Однако при более широком взгляде, уже на оперативном уровне, мы. видим, что нападающие вовсе не нуждаются в том, чтобы атаковать на этом отдельно взятом участке. Взамен они могут обойти этот участок с одной стороны или с обеих — такова простейшая разновидность реляционного маневра. Если окопавшиеся солдаты остаются на месте, то оборона терпит полное поражение и может быть уничтожена в ходе боя разворачиванием огня вдоль по линии участка. Если оборона реагирует на обходное движение с флангов, она может сделать это, либо утончая свою линию, чтобы растянуть ее на достаточную длину, либо вовсе оставив укрепленную линию, чтобы перехватить атакующих. В первом случае относительное преимущество сохраняется, но баланс силы смещается в пользу атакующих, потому что на каждом сегменте линии будет меньше защитников. Во втором случае баланс силы сражающихся войск остается неизменным, но относительное преимущество утрачивается. В любом случае уже не понадобится трех подразделений для того, чтобы разгромить всего одно.

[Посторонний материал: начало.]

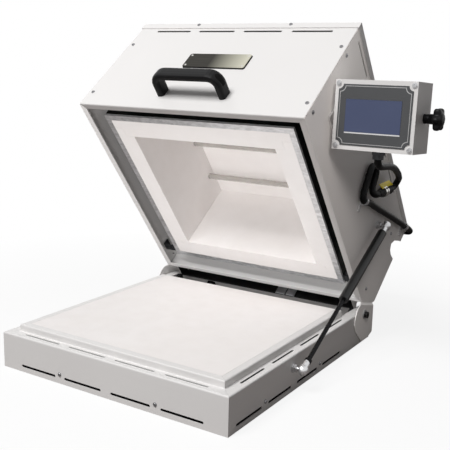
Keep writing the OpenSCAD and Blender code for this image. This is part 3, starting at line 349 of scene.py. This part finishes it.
# nodes that look different from the rest of their slot
darkScrew = plainSteel("darkScrewSteel", (0.34, 0.34, 0.35), 0.35)
ownFinish = {
    "liner_frame": frameWithPaintedShade("linerFramePaintedShade"),
    # painted shade: the inner case is painted near black for the shade in the gap round the liner
    "inner_case": plainSteel("caseSheetPaintedShade", (0.02, 0.025, 0.023), 0.6, 0.3),
    "wiring_cover": coverWithPaintedShade("coverPowderCoatPaintedShade"),
    "tilt_rod": twoTone("tiltRodSteel", 0, 0.3962, (0.62, 0.62, 0.63)),
    "handle": handleMoulding("handleMoulding"),
    "lid_screws": darkScrew,
    "base_screws": darkScrew,
    "lead_gland": mouldedPlastic("glandNylon", (0.05, 0.056, 0.064), 0.45),
    "cable_clips": plainSteel("clipSteel", (0.62, 0.62, 0.63)),
}

for row in frame["record"]["subparts"]:
    shown = nodes[row["node"]]
    shown.data.materials.clear()
    finish = ownFinish.get(row["node"], slotFinish[row["material_slot"]])
    shown.data.materials.append(finish.material)
print("finishes on CAD nodes:", len(slotFinish) + len(ownFinish))


def pieceFrom(name, work, slotName, body, finish=None, smooth=False):
    mesh = bpy.data.meshes.new(name)
    work.to_mesh(mesh)
    work.free()
    made = bpy.data.objects.new(name, mesh)
    scene.collection.objects.link(made)
    mesh.materials.append((finish or slotFinish[slotName]).material)
    for face in mesh.polygons:
        face.use_smooth = smooth
    if body:
        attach(made, body)
    return made


# the routes follow those in the part's source, in metres, with a closer service loop
cables = {
    "width": 0.0128, "sides": 24, "between": 5,
    "lead": [
        (0.3179, 0.0702, 0.3948), (0.3178, 0.0712, 0.3895), (0.3170, 0.0790, 0.3835), (0.3145, 0.1050, 0.3790),
        (0.3090, 0.1500, 0.3745), (0.3010, 0.1970, 0.3660), (0.2910, 0.2420, 0.3530), (0.2810, 0.2800, 0.3400),
        (0.2710, 0.3050, 0.3270), (0.2640, 0.3060, 0.3155), (0.26265, 0.29299, 0.31221), (0.2625, 0.290, 0.312),
    ],
    "leadBend": {"start": (0.3179, 0.0900, 0.3750), "end": (0.2800, 0.2870, 0.3360)},
    "panel": [
        (0.2595, 0.232, 0.308), (0.25935, 0.22901, 0.30779), (0.2590, 0.223, 0.3074), (0.256, 0.216, 0.311),
        (0.253, 0.217, 0.320), (0.253, 0.222, 0.332), (0.253, 0.229, 0.343), (0.253, 0.231, 0.354),
        (0.252, 0.225, 0.362), (0.251, 0.214, 0.362), (0.251, 0.204, 0.352), (0.251, 0.195, 0.339),
        (0.251, 0.186, 0.325), (0.251, 0.179, 0.312), (0.251, 0.181, 0.301), (0.251, 0.191, 0.296),
        (0.251, 0.206, 0.294), (0.251, 0.240, 0.281), (0.251, 0.290, 0.262), (0.251, 0.341, 0.243),
        (0.251, 0.390, 0.224), (0.251, 0.422, 0.211), (0.251, 0.4543, 0.1975), (0.2504, 0.4615, 0.1929),
        (0.247, 0.4648, 0.1904), (0.2395, 0.4654, 0.1896), (0.2225, 0.4654, 0.1896), (0.1985, 0.4654, 0.1896),
    ],
}


def cableMesh(name, route):
    # a round tube along a smooth curve through the route's points
    curve = bpy.data.curves.new(name + "Curve", "CURVE")
    curve.dimensions = "3D"
    curve.bevel_depth = cables["width"] / 2
    curve.bevel_resolution = cables["sides"] // 4 - 2
    curve.resolution_u = cables["between"]
    curve.use_fill_caps = True
    spline = curve.splines.new("BEZIER")
    spline.bezier_points.add(len(route) - 1)
    for point, place in zip(spline.bezier_points, route):
        point.co = place
        point.handle_left_type = point.handle_right_type = "AUTO"
    shape = bpy.data.objects.new(name + "Shape", curve)
    scene.collection.objects.link(shape)
    bpy.context.view_layer.update()
    mesh = bpy.data.meshes.new_from_object(shape.evaluated_get(bpy.context.evaluated_depsgraph_get()))
    bpy.data.objects.remove(shape)
    work = bmesh.new()
    work.from_mesh(mesh)
    bmesh.ops.remove_doubles(work, verts=work.verts, dist=0.00001)
    bmesh.ops.recalc_face_normals(work, faces=work.faces)
    return work


work = cableMesh("panelCable", cables["panel"])
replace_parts(pieceFrom("panelCable", work, "cable_rubber", "lid", smooth=True), "panel_cable")
work = cableMesh("controllerLead", cables["lead"])
controllerLead = pieceFrom("controllerLead", work, "cable_rubber", None, smooth=True)
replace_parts(controllerLead, "controller_lead")
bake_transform(controllerLead)
print("cables laid")


# the control box leans back a little about its tilt axis
boxPose = {"left": 0.254, "tiltY": 0.06213, "tiltZ": 0.46941, "lean": 3.0, "face": -0.041, "width": 0.142}
boxMatrix = (Matrix.Translation((boxPose["left"] + boxPose["width"] / 2, boxPose["tiltY"], boxPose["tiltZ"]))
             @ Matrix.Rotation(math.radians(-boxPose["lean"]), 4, "X"))


def thickened(work, thick):
    # gives flat faces a thickness towards the front
    grown = bmesh.ops.extrude_face_region(work, geom=work.faces[:])
    moved = [item for item in grown["geom"] if isinstance(item, bmesh.types.BMVert)]
    bmesh.ops.translate(work, verts=moved, vec=(0.0, -thick, 0.0))
    bmesh.ops.recalc_face_normals(work, faces=work.faces)
    return work


def ringBand(outer, inner, thick):
    # a flat band between two outlines with the same number of points
    work = bmesh.new()
    loops = []
    for outline in (outer, inner):
        verts = [work.verts.new((x, 0.0, z)) for x, z in outline]
        loops += [work.edges.new((verts[i - 1], verts[i])) for i in range(len(verts))]
    bmesh.ops.bridge_loops(work, edges=loops)
    return thickened(work, thick)


def notched(width, height, notch):
    # a rectangle whose corners are cut out in quarter circles
    points = []
    for sx, sz in ((1, 1), (-1, 1), (-1, -1), (1, -1)):
        arc = []
        for step in range(7):
            turn = math.radians(15 * step)
            arc.append((sx * (width / 2 - notch * math.cos(turn)), sz * (height / 2 - notch * math.sin(turn))))
        points += arc if sx * sz < 0 else arc[::-1]
    return points


# on the front of the control box: a border line in print, and a painted highlight, a bright strip along the screen's
# lower edge
printAndHighlight = {
    "thick": 0.0002, "lift": 0.0009, "width": 0.1235, "height": 0.0955, "notch": 0.0092, "line": 0.0009,
    "edgeLeft": -0.050, "edgeRight": 0.047, "edgeTop": -0.0283, "edgeBottom": -0.0303,
}


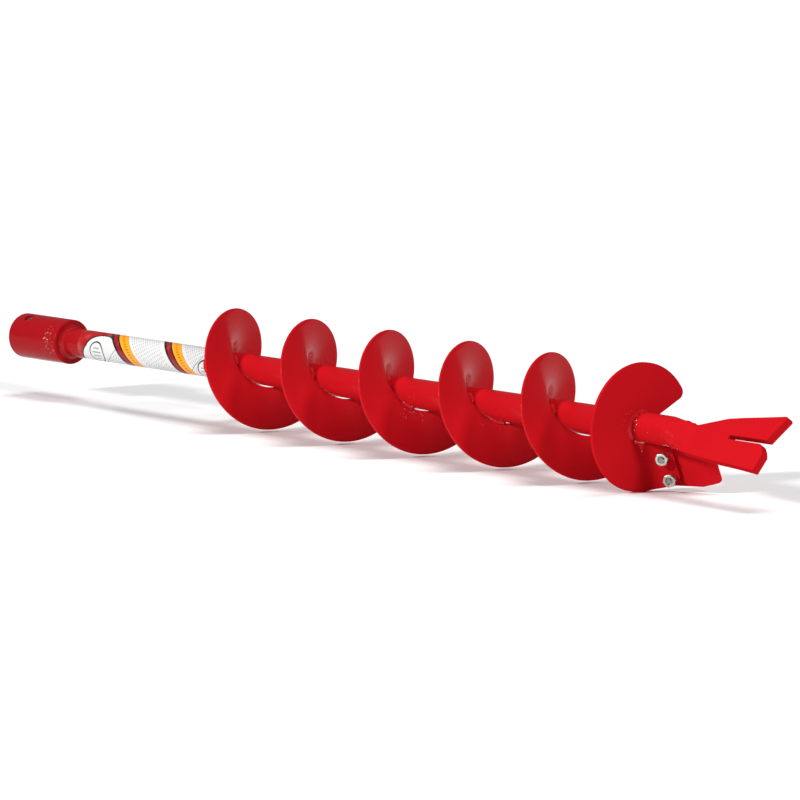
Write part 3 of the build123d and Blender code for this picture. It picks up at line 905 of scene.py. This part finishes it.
# The head, the blade, the point and the socket have large triangles, so their paint has no wear.
MATERIALS = {
    "red_paint": paint_material("red_gloss_paint", roughness=0.16, peel=0.14, blister=0.04, sheen=0.06),
    "plate_paint": paint_material(
        "red_paint_on_plates", roughness=0.20, peel=0.06, blister=0.02, sheen=0.0, wear=0.0),
    "turned_paint": paint_material(
        "red_paint_on_socket", roughness=0.16, peel=0.14, blister=0.04, sheen=0.06, wear=0.0),
    "weld_paint": paint_material("red_paint_on_welds", roughness=0.12, peel=0.2, blister=0.35, sheen=0.40),
    "spatter_paint": paint_material(
        "red_paint_on_spatter", roughness=0.08, peel=0.05, blister=0.05, sheen=1.0, tint=1.0),
    "zinc_steel": zinc_material(
        "zinc_plate", roughness=0.30, dark=(0.40, 0.41, 0.38, 1), light=(0.68, 0.68, 0.64, 1)),
    # A darker zinc than the nuts', used on the bolts' ends.
    "darker_zinc": zinc_material(
        "zinc_thread_end", roughness=0.24, dark=(0.13, 0.14, 0.12, 1), light=(0.42, 0.43, 0.38, 1)),
    "printed_label": label_material("label_print"),
}
# CAD nodes with another finish than their slot's own.
NODE_FINISH = {
    "blade_bolts": "darker_zinc",
    "cutting_blade": "plate_paint",
    "cutting_head": "plate_paint",
    "drive_socket": "turned_paint",
}
for part in frame["record"]["subparts"]:
    mesh = NODES[part["node"]].data
    mesh.materials.clear()
    mesh.materials.append(MATERIALS[NODE_FINISH.get(part["node"], part["material_slot"])])

for number, (first, last) in enumerate(flight_bounds(), 1):
    flight(number, first, last)
stitches = [stitch_weld(turn, i) for i, turn in enumerate(STITCH_TURNS)]
weld_piece("flight_root_welds", stitches, "flight_stitch_welds")
seams = [butt_weld(START_TURN + i, 30 + i) for i in range(1, FULL_SECTIONS + 1)]
weld_piece("flight_seam_welds", seams, "flight_butt_welds")
socket_ring = ring_weld(SOCKET_LENGTH, leg=3.0, first_turn=0.0, last_turn=1.0, ripple=2.4, seed=50)
weld_piece("socket_ring_weld", [socket_ring], "socket_weld")
head_ring = ring_weld(HEAD_FRONT_X, leg=2.0, first_turn=0.125, last_turn=0.64, ripple=2.0, seed=51)
weld_piece("head_ring_weld", [head_ring], "head_weld")
tube()
point()
label()
spatter()
for node, width in (("cutting_head", 0.5), ("cutting_blade", 0.35), ("blade_nuts", 0.25), ("set_screw", 0.2)):
    soften(node, width)
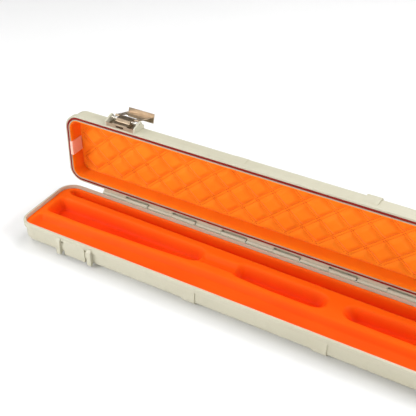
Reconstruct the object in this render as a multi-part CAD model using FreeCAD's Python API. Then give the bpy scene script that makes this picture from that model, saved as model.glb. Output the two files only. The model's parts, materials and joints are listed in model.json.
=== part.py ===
import FreeCAD, Part
import math
import os

# Hinged hard case for a two-piece cue: a moulded tub and lid, a foam tray with cue
# grooves, a quilted lid lining, a rubber seal, a knuckle hinge and two draw latches.
# Millimetres. X runs along the case, -Y is the latch side, +Y the hinge side, +Z is up.
# Every piece is drawn with the lid shut, and the lid's pieces are then swung open.

V = FreeCAD.Vector

# ---------------------------------------------------------------- driving dimensions
FRONT_Y = -98.15         # where the base's front wall stands, so that the open case is centred
RIM_Z = 38.0             # parting plane above the floor
SKID = 1.0               # how far the base stands off the floor on its cross ribs
LID_GAP = 0.3            # air between the shut rims
LID_DEPTH = 33.0         # lid, from its rim to its outer face
OPEN_ANGLE = 90.8        # lid opening, from shut to its stop

# plan outlines: (half length, front y, back y, front corner radius, back corner radius)
BASE_FLANGE = (426.5, -2.0, 130.3, 23.0, 29.0)
BASE_LIP = (422.6, 2.4, 127.1, 18.6, 24.6)
BASE_BODY = (422.5, 0.0, 128.3, 20.0, 26.0)
BASE_CAVITY = (419.9, 2.6, 125.7, 17.4, 23.4)
LID_FLANGE = (423.3, 1.3, 128.7, 27.0, 24.0)
LID_BODY = (419.0, 2.9, 127.1, 24.0, 21.0)
LID_CAVITY = (416.3, 5.5, 124.5, 21.4, 18.4)
LID_MOUTH_INSET = 8.2    # inner edge of the lid's rim, inside its flange

FLANGE_H = 10.0
WALL = 2.6
BASE_EDGE_R = 12.0       # rounding along the base's lower edge
LID_EDGE_R = 10.0
TRAY_DROP = 4.9          # tray face below the base rim
TRAY_GAP = 0.3           # air round the tray's lip
SEAL_INSET = 4.8         # seal centre line inside the lid flange
SEAL_R = 1.9
SEAL_PROUD = 0.9         # how far the seal stands out of its groove
LINER_OUT = LID_MOUTH_INSET + 0.2
LINER_T = 2.6
PAD_DEPTH = 24.0         # face of the quilted pad below the lid's rim
BOARD_T = 1.5
CLIP_Y = (52.0, 78.0)    # where the clips lie across the case

HINGE_Y = 134.3
HINGE_Z = RIM_Z - 0.7
KNUCKLE_R = 3.4
PIN_R = 1.5
KNUCKLE_START = -353.0
KNUCKLE_PITCH = 45.9
KNUCKLES = 15
HINGE_END = 353.0
KNUCKLE_GAP = 0.3
KNUCKLE_SLACK = 1.7      # extra air at the right end of each base knuckle
LEDGE = (2.6, 4.6, 6.0)  # hinge ledge: reach past the pin's axis, then its lower and upper height
RUN = 0.05               # running clearance of a pin in its bore

RIB_X = 105.0            # cross ribs, either side of the middle
RIB_W = 22.0
LATCH_X = 312.8          # latches, either side of the middle

# keepers
KEEPER_RIVET_X = (-12.0, 12.0)
KEEPER_RIVET_Z = 20.0
KEEPER_TOP = RIM_Z - 4.5
KEEPER_FACE_Y = -3.2     # outer face of the catch block
KEEPER_HALF = 20.0       # half width of the catch block
POST_X = 30.1            # middle of each guide post
POST_HALF = 3.8
POST_FACE_Y = -6.5
RIVET_R = 1.6

# heights in the lid while it is shut
LID_Z = RIM_Z + LID_GAP
LID_TOP = LID_Z + LID_DEPTH
PAD_BACK = LID_TOP - WALL - 0.2
PAD_FRONT = LID_Z + PAD_DEPTH
CATCH_Z = LID_Z - 32.4   # lower edge of the catch block, which the hook pulls on

# draw latch. Local axes on the lid's front: u along the case, d up from the rim, h outwards.
LEVER_PIVOT = (15.5, 9.3)    # (d, h) of the lever's pin
HOOK_PIVOT = (24.0, 9.3)     # (d, h) of the hook's pin, with the lever thrown back
HOOK_DROOP = 17.4            # how far the undone hook hangs, from the line of its lever
SMALL_PIN_R = 1.25
BARREL_R = 2.1
LEVER_HALF = 13.4            # half width of the lever's centre block
HOOK_ARM = (14.4, 22.5)      # inner and outer face of each hook arm
HOOK_REACH = 40.0            # hook pin to the inner face of the cross lip
SHEET = 1.4                  # thickness of the pressed hook
LIP_HALF = 24.9
LIP_H = (-8.6, 7.0)          # cross lip, below and above the hook pin
CHEEK = (25.9, 28.8)         # inner and outer face of each bracket cheek
PLATE_HALF = 25.6
PLATE_RIVET_X = (-17.0, 17.0)
PLATE_RIVET_D = 14.0
WINDOW_HALF = 7.1

# tray hollows: (x0, x1, front y at x0, back y, floor z, plan radius, floor radius, front y at x1)
TRAY_TOP = RIM_Z - TRAY_DROP
CUE_SLOT = (-411.0, 411.0, 105.5, 123.5, 14.0, 7.0, 6.0, 93.5)
CUE_GROOVE = (-414.0, 414.0, 8.5, 41.0, 24.5, 9.0, 6.0, 8.5)
POCKETS = [
    (-412.0, -111.0, 50.0, 92.0, 14.0, 12.0, 9.0, 54.0),
    (-69.0, 87.0, 54.5, 90.0, 14.0, 10.0, 9.0, 53.5),
    (111.0, 412.0, 53.0, 87.0, 14.0, 12.0, 9.0, 50.0),
]
SADDLE = (-125.0, -55.0, 59.0, 86.0, 25.0, 8.0, 6.0, 59.0)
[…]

При построении западного фронта в Первую мировую войну относительное тактическое преимущество было достигнуто и на уровне театра военных действий, потому что непрерывная протяженность укрепленной линии от побережья Бельгии до швейцарской границы не допускала возможности какого-либо простого обхода с флангов. Это относительное преимущество сохранялось и на оперативном уровне, потому что атаки колонн, сосредоточенные на узких участках фронта, не могли превзойти оборону в сосредоточении. Располагая полевыми телефонами, железнодорожными путями и грузовиками, нужными для сбора войск, ответное сосредоточение обороняющихся оказалось быстрее наступления пехотинцев, шедших на огонь артиллерии, на колючую проволоку и на пулеметы. Интеллектуалы, преобладавшие во французском Генеральном штабе после 1918 года [77] , могли математически доказать превосходство обороны над наступлением в ответном сосредоточении, неизбежно проистекающее из преимущества в скорости передвижения составов по рокадным железным дорогам и грузовиков — по дорогам вдоль линии фронта над медленным наступлением пехоты, идущей навстречу огню. Нужно было лишь компенсировать возможный первоначальный рывок врага, если бы разведке не удалось обнаружить приготовления до тех пор, пока нападение не станет явным. Однако этого, несомненно, можно было бы добиться, поскольку непрерывная линия обороны обладала бы тактическим преимуществом окопавшихся войск, которые нельзя было обойти со стороны, что позволяло одному подразделению сдерживать три или даже больше наступавших подразделений, по крайней мере, до прибытия подкреплений.
77
Их представлял генерал Морис Гамелен (Gamelin), глава французского Генерального штаба к началу Второй мировой войны. Его мемуары (Servir, «Служить») во всей полноте демонстрируют интеллектуальные способности этого человека — и его неискренний характер. См. комментарии в книге: Young, Robert J. In Command of France(«Во главе французского командования»), 1978. P. 48–51.